- _Required task_
Copy each line of the records that holds the string "context".

- _Data for this task_

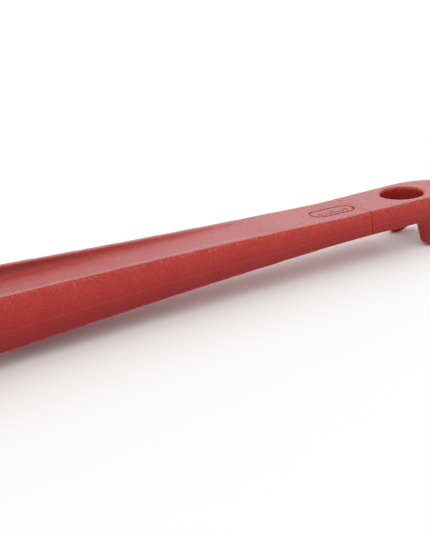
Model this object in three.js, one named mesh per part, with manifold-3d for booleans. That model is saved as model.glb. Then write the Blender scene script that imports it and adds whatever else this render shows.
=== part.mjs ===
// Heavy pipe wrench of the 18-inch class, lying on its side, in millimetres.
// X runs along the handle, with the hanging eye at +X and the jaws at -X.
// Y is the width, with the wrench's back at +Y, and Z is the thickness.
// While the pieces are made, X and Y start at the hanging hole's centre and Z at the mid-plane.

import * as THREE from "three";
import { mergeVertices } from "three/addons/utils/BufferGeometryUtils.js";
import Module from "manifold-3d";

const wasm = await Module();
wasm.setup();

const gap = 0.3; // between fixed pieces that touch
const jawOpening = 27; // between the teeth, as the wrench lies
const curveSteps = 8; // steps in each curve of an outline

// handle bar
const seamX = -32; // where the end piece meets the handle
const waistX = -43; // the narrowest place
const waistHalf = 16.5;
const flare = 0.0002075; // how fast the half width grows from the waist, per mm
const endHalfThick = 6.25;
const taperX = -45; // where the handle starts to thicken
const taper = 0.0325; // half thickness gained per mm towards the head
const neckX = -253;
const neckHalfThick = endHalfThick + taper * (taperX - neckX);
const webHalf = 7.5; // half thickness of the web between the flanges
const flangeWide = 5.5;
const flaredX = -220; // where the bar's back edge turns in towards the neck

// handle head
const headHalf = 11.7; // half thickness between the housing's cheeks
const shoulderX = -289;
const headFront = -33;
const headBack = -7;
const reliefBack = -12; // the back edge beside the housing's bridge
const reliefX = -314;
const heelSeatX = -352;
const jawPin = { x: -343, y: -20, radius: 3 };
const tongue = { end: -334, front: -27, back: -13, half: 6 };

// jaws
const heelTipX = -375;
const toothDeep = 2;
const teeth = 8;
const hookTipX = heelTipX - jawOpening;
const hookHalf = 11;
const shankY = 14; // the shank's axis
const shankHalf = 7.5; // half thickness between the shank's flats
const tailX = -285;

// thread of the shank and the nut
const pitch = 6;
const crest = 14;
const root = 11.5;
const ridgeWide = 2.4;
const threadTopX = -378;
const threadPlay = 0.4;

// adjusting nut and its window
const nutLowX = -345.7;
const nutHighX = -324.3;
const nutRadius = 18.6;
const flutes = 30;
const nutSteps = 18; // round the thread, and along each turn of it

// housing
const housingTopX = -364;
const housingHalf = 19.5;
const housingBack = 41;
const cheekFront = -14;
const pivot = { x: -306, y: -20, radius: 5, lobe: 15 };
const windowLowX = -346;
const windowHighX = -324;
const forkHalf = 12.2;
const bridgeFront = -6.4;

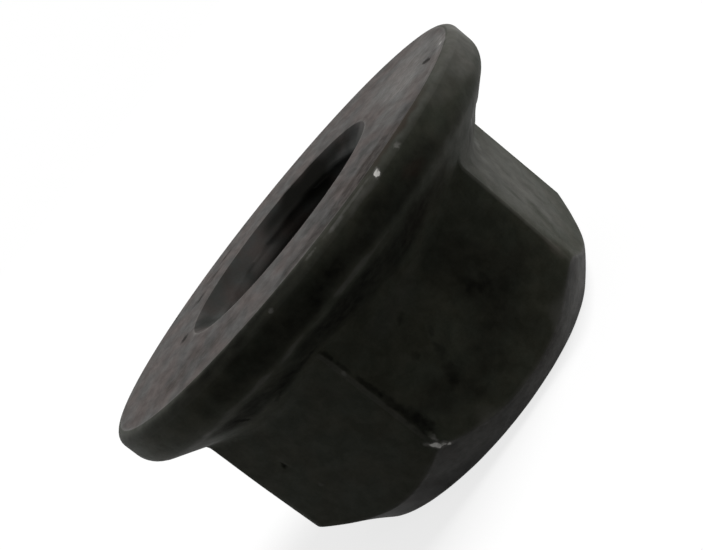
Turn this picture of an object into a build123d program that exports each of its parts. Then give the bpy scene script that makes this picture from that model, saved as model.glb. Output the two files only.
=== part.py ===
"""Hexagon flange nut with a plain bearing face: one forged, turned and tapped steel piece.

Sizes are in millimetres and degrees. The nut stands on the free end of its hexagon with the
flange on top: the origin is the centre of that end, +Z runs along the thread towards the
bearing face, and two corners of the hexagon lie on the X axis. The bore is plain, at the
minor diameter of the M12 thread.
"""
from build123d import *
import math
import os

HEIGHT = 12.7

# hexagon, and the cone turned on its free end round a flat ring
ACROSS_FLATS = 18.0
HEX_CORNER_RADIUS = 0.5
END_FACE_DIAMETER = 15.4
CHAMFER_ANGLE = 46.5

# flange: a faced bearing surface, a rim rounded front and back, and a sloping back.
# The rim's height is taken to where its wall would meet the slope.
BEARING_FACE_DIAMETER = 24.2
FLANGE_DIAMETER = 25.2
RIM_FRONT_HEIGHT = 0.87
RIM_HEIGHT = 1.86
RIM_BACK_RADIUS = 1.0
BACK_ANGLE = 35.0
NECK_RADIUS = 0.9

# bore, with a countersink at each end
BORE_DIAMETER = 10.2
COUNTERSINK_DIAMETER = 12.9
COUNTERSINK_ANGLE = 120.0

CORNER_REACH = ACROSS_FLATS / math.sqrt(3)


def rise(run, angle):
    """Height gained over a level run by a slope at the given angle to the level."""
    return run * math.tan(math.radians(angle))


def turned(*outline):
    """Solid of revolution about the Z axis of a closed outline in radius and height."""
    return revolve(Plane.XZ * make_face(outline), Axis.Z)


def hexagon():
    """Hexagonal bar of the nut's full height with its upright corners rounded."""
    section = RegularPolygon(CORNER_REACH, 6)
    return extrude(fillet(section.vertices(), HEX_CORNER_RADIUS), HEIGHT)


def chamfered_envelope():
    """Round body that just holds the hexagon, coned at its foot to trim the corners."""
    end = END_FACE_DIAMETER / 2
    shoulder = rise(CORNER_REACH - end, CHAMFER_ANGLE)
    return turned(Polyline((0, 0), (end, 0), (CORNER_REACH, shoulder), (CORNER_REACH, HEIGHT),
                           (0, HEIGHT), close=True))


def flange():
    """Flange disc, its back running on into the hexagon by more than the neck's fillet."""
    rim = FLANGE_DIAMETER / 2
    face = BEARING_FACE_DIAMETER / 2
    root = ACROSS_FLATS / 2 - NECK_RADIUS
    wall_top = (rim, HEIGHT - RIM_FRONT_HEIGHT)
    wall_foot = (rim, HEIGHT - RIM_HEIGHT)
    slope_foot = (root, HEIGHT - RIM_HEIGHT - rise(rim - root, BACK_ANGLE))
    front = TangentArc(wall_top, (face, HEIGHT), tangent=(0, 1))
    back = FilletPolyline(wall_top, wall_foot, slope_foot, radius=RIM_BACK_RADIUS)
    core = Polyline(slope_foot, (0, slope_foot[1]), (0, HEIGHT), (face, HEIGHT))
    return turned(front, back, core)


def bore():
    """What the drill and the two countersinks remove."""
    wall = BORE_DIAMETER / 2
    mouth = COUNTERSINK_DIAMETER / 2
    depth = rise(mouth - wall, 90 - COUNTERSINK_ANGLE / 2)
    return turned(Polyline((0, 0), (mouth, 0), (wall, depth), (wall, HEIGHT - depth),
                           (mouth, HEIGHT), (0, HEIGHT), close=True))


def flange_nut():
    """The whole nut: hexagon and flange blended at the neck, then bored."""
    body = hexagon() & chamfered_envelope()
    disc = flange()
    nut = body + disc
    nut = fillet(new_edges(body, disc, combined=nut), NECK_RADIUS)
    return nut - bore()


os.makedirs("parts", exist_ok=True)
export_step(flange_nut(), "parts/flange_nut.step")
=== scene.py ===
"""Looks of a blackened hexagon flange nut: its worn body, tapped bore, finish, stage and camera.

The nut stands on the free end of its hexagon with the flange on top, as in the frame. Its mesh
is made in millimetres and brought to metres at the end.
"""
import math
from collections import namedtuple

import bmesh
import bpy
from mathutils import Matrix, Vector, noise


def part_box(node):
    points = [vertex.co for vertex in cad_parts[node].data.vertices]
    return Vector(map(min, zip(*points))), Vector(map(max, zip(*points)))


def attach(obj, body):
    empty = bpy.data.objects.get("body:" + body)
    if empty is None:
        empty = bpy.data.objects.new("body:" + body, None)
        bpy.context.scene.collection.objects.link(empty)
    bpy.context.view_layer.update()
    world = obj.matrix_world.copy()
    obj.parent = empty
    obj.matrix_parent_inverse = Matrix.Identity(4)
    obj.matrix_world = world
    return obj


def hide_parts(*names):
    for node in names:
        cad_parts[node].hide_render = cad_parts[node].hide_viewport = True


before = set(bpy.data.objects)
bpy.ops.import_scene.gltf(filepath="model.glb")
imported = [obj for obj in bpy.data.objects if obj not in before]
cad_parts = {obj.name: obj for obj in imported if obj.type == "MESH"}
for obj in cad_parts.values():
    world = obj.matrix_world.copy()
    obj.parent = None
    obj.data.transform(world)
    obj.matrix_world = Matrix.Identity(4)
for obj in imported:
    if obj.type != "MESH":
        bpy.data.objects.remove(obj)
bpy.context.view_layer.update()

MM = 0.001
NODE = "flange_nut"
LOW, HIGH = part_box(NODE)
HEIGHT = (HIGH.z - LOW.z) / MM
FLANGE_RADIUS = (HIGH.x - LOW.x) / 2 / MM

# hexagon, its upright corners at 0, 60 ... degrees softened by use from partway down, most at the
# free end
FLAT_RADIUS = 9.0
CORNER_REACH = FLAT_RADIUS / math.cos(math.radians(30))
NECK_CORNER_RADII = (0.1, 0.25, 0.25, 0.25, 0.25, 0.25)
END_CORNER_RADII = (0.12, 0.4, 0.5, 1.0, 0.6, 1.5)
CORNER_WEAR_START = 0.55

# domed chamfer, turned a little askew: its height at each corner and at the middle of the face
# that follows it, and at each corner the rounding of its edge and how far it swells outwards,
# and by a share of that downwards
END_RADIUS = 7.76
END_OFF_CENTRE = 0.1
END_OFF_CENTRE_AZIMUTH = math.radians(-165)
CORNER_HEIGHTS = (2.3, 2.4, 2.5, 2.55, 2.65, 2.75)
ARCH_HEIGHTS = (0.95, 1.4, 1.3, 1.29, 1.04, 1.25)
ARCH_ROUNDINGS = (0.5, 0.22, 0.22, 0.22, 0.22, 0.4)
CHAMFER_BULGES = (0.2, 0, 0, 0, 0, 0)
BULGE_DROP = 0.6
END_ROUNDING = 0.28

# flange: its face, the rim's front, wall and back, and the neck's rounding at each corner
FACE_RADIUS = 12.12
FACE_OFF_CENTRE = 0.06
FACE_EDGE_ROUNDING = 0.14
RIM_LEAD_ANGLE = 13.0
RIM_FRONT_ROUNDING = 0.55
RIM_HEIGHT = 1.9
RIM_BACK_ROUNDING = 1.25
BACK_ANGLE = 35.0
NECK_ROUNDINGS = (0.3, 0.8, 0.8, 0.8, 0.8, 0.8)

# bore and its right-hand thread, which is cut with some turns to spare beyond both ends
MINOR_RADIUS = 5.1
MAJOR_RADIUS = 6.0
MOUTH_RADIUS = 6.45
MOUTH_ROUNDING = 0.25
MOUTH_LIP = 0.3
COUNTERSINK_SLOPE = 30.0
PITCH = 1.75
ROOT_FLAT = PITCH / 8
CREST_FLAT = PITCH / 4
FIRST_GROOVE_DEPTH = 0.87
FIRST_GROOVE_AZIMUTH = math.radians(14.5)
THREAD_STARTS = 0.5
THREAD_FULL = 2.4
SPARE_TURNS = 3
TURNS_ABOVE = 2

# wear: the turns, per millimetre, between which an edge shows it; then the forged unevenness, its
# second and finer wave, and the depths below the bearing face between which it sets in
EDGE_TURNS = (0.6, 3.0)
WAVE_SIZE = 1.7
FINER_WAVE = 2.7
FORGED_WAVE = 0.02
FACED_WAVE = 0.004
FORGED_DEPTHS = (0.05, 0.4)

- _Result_
        bpy.context.scene.collection.objects.link(empty)
    bpy.context.view_layer.update()
bpy.context.view_layer.update()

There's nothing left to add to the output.